WHAT YOU ARE ASKED TO DO> Exactly as they appear, output all of the entries.
── RAW RECORDS ──
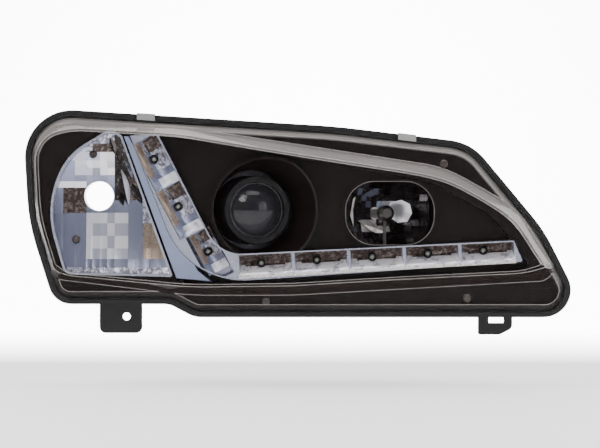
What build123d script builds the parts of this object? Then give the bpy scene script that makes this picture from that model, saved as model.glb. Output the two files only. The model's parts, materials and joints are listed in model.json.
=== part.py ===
"""Swept-back car headlight: a black housing with a stepped clear lens, a faceted turn reflector,
an angled strip of eight daytime LEDs, a projector low beam and a reflector high beam that aim together.

Millimetres. +X runs along the lamp's face towards the car's centre line, +Y runs rearwards square to the
lens rim, +Z is up. The origin is the centre of the outer bracket's bolt hole, on the bracket's front face.
"""

import os
from math import cos, radians, sin, sqrt

from build123d import *

# ---------------------------------------------------------------- driving dimensions
# Sizes along Y are given as heights h in front of the lens rim plane, or as distances w along the beam.
RIM_FORWARD = 30.0  # the rim plane stands this far in front of the brackets
WALL = 2.5  # moulded plastic wall
GAP = 0.3  # clearance between pieces that must not touch
RUN = 0.05  # radial clearance of a shaft or screw in its hole

# Rim outline of the housing, seen from the front: x, z, corner radius.
BASE = [
    (-98, 200, 45),
    (200, 181.5, 700),
    (329, 166, 50),
    (398, 83, 150),
    (440, 0, 26),
    (66, 0, 25),
    (42, 12.5, 20),
    (-67, 12.5, 22),
    (-91.5, 90, 200),
]
FLANGE_T = 10.0  # rim flange that holds the seal groove
LEDGE_IN = 14.5  # the flange reaches this far in from the edge, so the bezel has a ledge to sit on
TRAY_IN = 8.5  # the tray's outer wall stands this far in from the edge
GROOVE_IN, GROOVE_W, GROOVE_D = 4.5, 5.0, 6.0  # seal groove: from the edge, width, depth
TONGUE_W, TONGUE_D, TONGUE_SHIFT = 3.0, 4.0, 1.0  # the lens's tongue in that groove, off its outer side
SEAL_TOP = -0.5

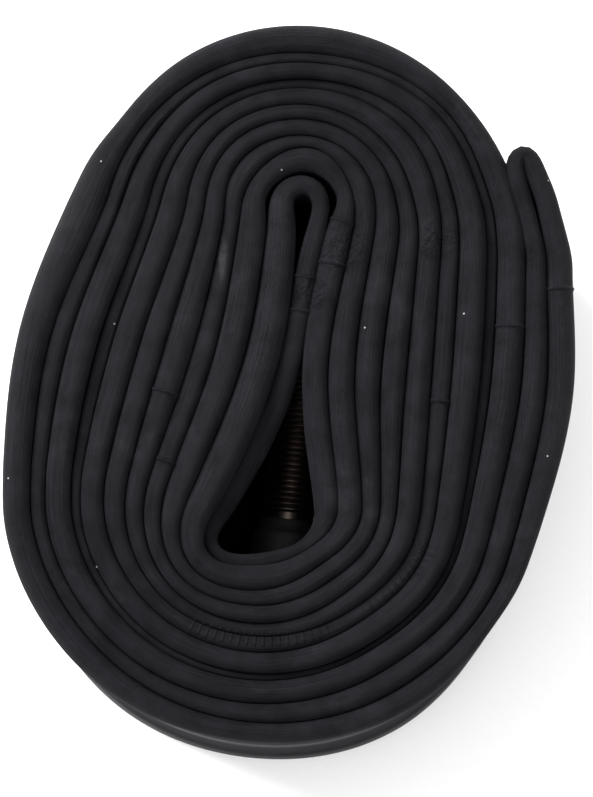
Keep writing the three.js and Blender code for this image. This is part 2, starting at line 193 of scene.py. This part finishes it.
def closed_curve(points, step):
    """The points joined by a closed Catmull-Rom curve, then cut into steps of one length."""
    shares = np.linspace(0, 1, 24, endpoint=False)[:, None]
    spans = []
    for i in range(len(points)):
        a, b, c, d = (points[(i + k) % len(points)] for k in (-1, 0, 1, 2))
        spans.append(
            b
            + 0.5 * (c - a) * shares
            + (a - 2.5 * b + 2 * c - 0.5 * d) * shares**2
            + (1.5 * b - 1.5 * c + 0.5 * (d - a)) * shares**3
        )
    fine = np.vstack(spans)
    fine = np.vstack([fine, fine[:1]])
    reach = np.concatenate([[0], np.cumsum(np.hypot(*np.diff(fine[:, :2], axis=0).T))])
    count = int(reach[-1] / step)
    places = np.linspace(0, reach[-1], count, endpoint=False)
    return np.column_stack([np.interp(places, reach, column) for column in fine.T])


def soften(values, steps):
    """A closed row of values with everything shorter than about so many steps rounded off."""
    waves = np.fft.rfftfreq(len(values))
    return np.fft.irfft(np.fft.rfft(values) * np.exp(-2 * (np.pi * waves * steps) ** 2), len(values))


STEP = 0.75 * MM
FINE_STEP = STEP / 4
ROUTE_SOFTENING = 5  # fine steps
curve = closed_curve(route, FINE_STEP)
curve = np.column_stack([soften(column, ROUTE_SOFTENING) for column in curve.T])

# A thin raised line crosses the tube wherever two parts of the mould met. Each of these is nearest
# to one place of the plan, and the skin gets extra rows there.
MOULD_LINES = [
    (36.8, 12.8),
    (30.4, 7.6),
    (20.2, -2.6),
    (-17.4, -1.3),
    (-16.7, -10.8),
    (1.4, 9.9),
    (1.8, 14.5),
    (6.7, 22.2),
    (5.8, 16.3),
]
LINE_HEIGHT = 0.3 * MM
LINE_WIDTH = 0.8 * MM
LINE_ROWS = 6
length = len(curve) * FINE_STEP
lines = [
    np.hypot(*(curve[:, :2] - np.array(place) * MM).T).argmin() * FINE_STEP for place in MOULD_LINES
]
rows = list(np.arange(0, length - STEP / 2, STEP))
for line_at in lines:
    rows = [row for row in rows if abs(row - line_at) > LINE_WIDTH]
    rows += [line_at + LINE_WIDTH * k / LINE_ROWS for k in range(-LINE_ROWS, LINE_ROWS + 1)]
rows = np.sort(rows)
fine = np.arange(len(curve)) * FINE_STEP
curve = np.column_stack([np.interp(rows, fine, column) for column in curve.T])

# Soft rubber never lies quite even: the beads rise and fall a little and lean to one side. Both
# change slowly, over so many rows.
RISE, RISE_ROWS = 1.2 * MM, 14
LEAN, LEAN_ROWS = 0.55, 22
waver = np.random.default_rng(8)
rise = soften(waver.normal(size=len(rows)), RISE_ROWS) * RISE
lean = soften(waver.normal(size=len(rows)), LEAN_ROWS) * LEAN

# The flat tube's section: a bead with a rounded crown along each fold, and between the two beads the
# walls come together.
ARC_STEPS = 6
WALL_HEIGHTS = (0.16, 0.3, 0.5, 0.7, 0.84)
SECTION = 2 * (2 * ARC_STEPS + len(WALL_HEIGHTS))
CROWN_HEIGHT = 0.78  # of the bead, as a share of half its width
CROWN_POWER = 1.12  # 1 is an ellipse, and more is a narrower crown


def bead_point(share, radius):
    """How far aside and how far below the crown a point of the bead lies, from 0 to 1 round it."""
    angle = math.pi / 2 * share
    aside = radius * math.sin(angle) ** CROWN_POWER
    return aside, CROWN_HEIGHT * radius * (1 - math.cos(angle) ** CROWN_POWER)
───
ANSWER IN FULL>
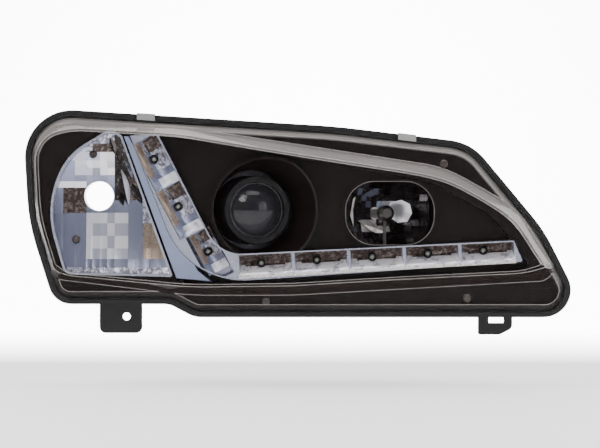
What build123d script builds the parts of this object? Then give the bpy scene script that makes this picture from that model, saved as model.glb. Output the two files only. The model's parts, materials and joints are listed in model.json.
=== part.py ===
"""Swept-back car headlight: a black housing with a stepped clear lens, a faceted turn reflector,
an angled strip of eight daytime LEDs, a projector low beam and a reflector high beam that aim together.

Millimetres. +X runs along the lamp's face towards the car's centre line, +Y runs rearwards square to the
lens rim, +Z is up. The origin is the centre of the outer bracket's bolt hole, on the bracket's front face.
"""

import os
from math import cos, radians, sin, sqrt

from build123d import *

# ---------------------------------------------------------------- driving dimensions
# Sizes along Y are given as heights h in front of the lens rim plane, or as distances w along the beam.
RIM_FORWARD = 30.0  # the rim plane stands this far in front of the brackets
WALL = 2.5  # moulded plastic wall
GAP = 0.3  # clearance between pieces that must not touch
RUN = 0.05  # radial clearance of a shaft or screw in its hole

# Rim outline of the housing, seen from the front: x, z, corner radius.
BASE = [
    (-98, 200, 45),
    (200, 181.5, 700),
    (329, 166, 50),
    (398, 83, 150),
    (440, 0, 26),
    (66, 0, 25),
    (42, 12.5, 20),
    (-67, 12.5, 22),
    (-91.5, 90, 200),
]
FLANGE_T = 10.0  # rim flange that holds the seal groove
LEDGE_IN = 14.5  # the flange reaches this far in from the edge, so the bezel has a ledge to sit on
TRAY_IN = 8.5  # the tray's outer wall stands this far in from the edge
GROOVE_IN, GROOVE_W, GROOVE_D = 4.5, 5.0, 6.0  # seal groove: from the edge, width, depth
TONGUE_W, TONGUE_D, TONGUE_SHIFT = 3.0, 4.0, 1.0  # the lens's tongue in that groove, off its outer side
SEAL_TOP = -0.5

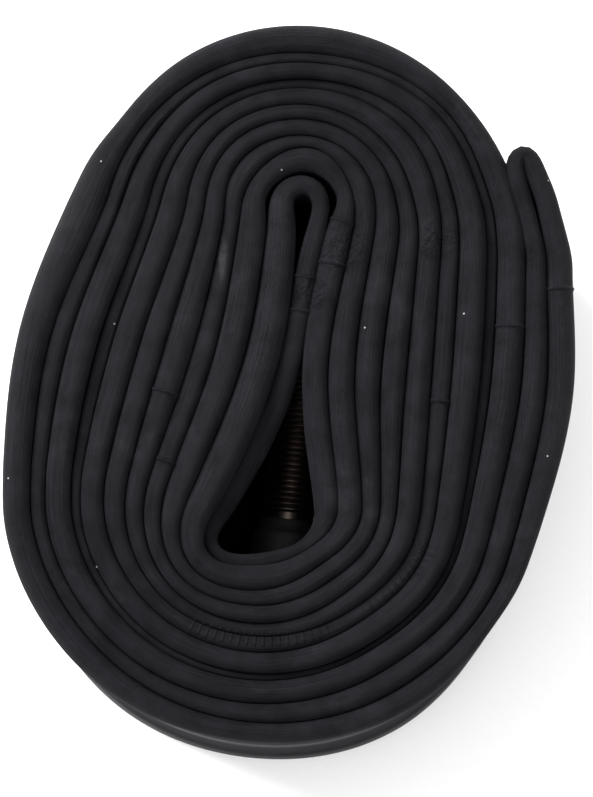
Keep writing the three.js and Blender code for this image. This is part 2, starting at line 193 of scene.py. This part finishes it.
def closed_curve(points, step):
    """The points joined by a closed Catmull-Rom curve, then cut into steps of one length."""
    shares = np.linspace(0, 1, 24, endpoint=False)[:, None]
    spans = []
    for i in range(len(points)):
        a, b, c, d = (points[(i + k) % len(points)] for k in (-1, 0, 1, 2))
        spans.append(
            b
            + 0.5 * (c - a) * shares
            + (a - 2.5 * b + 2 * c - 0.5 * d) * shares**2
            + (1.5 * b - 1.5 * c + 0.5 * (d - a)) * shares**3
        )
    fine = np.vstack(spans)
    fine = np.vstack([fine, fine[:1]])
    reach = np.concatenate([[0], np.cumsum(np.hypot(*np.diff(fine[:, :2], axis=0).T))])
    count = int(reach[-1] / step)
    places = np.linspace(0, reach[-1], count, endpoint=False)
    return np.column_stack([np.interp(places, reach, column) for column in fine.T])


def soften(values, steps):
    """A closed row of values with everything shorter than about so many steps rounded off."""
    waves = np.fft.rfftfreq(len(values))
    return np.fft.irfft(np.fft.rfft(values) * np.exp(-2 * (np.pi * waves * steps) ** 2), len(values))


STEP = 0.75 * MM
FINE_STEP = STEP / 4
ROUTE_SOFTENING = 5  # fine steps
curve = closed_curve(route, FINE_STEP)
curve = np.column_stack([soften(column, ROUTE_SOFTENING) for column in curve.T])

# A thin raised line crosses the tube wherever two parts of the mould met. Each of these is nearest
# to one place of the plan, and the skin gets extra rows there.
MOULD_LINES = [
    (36.8, 12.8),
    (30.4, 7.6),
    (20.2, -2.6),
    (-17.4, -1.3),
    (-16.7, -10.8),
    (1.4, 9.9),
    (1.8, 14.5),
    (6.7, 22.2),
    (5.8, 16.3),
]
LINE_HEIGHT = 0.3 * MM
LINE_WIDTH = 0.8 * MM
LINE_ROWS = 6
length = len(curve) * FINE_STEP
lines = [
    np.hypot(*(curve[:, :2] - np.array(place) * MM).T).argmin() * FINE_STEP for place in MOULD_LINES
]
rows = list(np.arange(0, length - STEP / 2, STEP))
for line_at in lines:
    rows = [row for row in rows if abs(row - line_at) > LINE_WIDTH]
    rows += [line_at + LINE_WIDTH * k / LINE_ROWS for k in range(-LINE_ROWS, LINE_ROWS + 1)]
rows = np.sort(rows)
fine = np.arange(len(curve)) * FINE_STEP
curve = np.column_stack([np.interp(rows, fine, column) for column in curve.T])

# Soft rubber never lies quite even: the beads rise and fall a little and lean to one side. Both
# change slowly, over so many rows.
RISE, RISE_ROWS = 1.2 * MM, 14
LEAN, LEAN_ROWS = 0.55, 22
waver = np.random.default_rng(8)
rise = soften(waver.normal(size=len(rows)), RISE_ROWS) * RISE
lean = soften(waver.normal(size=len(rows)), LEAN_ROWS) * LEAN

# The flat tube's section: a bead with a rounded crown along each fold, and between the two beads the
# walls come together.
ARC_STEPS = 6
WALL_HEIGHTS = (0.16, 0.3, 0.5, 0.7, 0.84)
SECTION = 2 * (2 * ARC_STEPS + len(WALL_HEIGHTS))
CROWN_HEIGHT = 0.78  # of the bead, as a share of half its width
CROWN_POWER = 1.12  # 1 is an ellipse, and more is a narrower crown


def bead_point(share, radius):
    """How far aside and how far below the crown a point of the bead lies, from 0 to 1 round it."""
    angle = math.pi / 2 * share
    aside = radius * math.sin(angle) ** CROWN_POWER
    return aside, CROWN_HEIGHT * radius * (1 - math.cos(angle) ** CROWN_POWER)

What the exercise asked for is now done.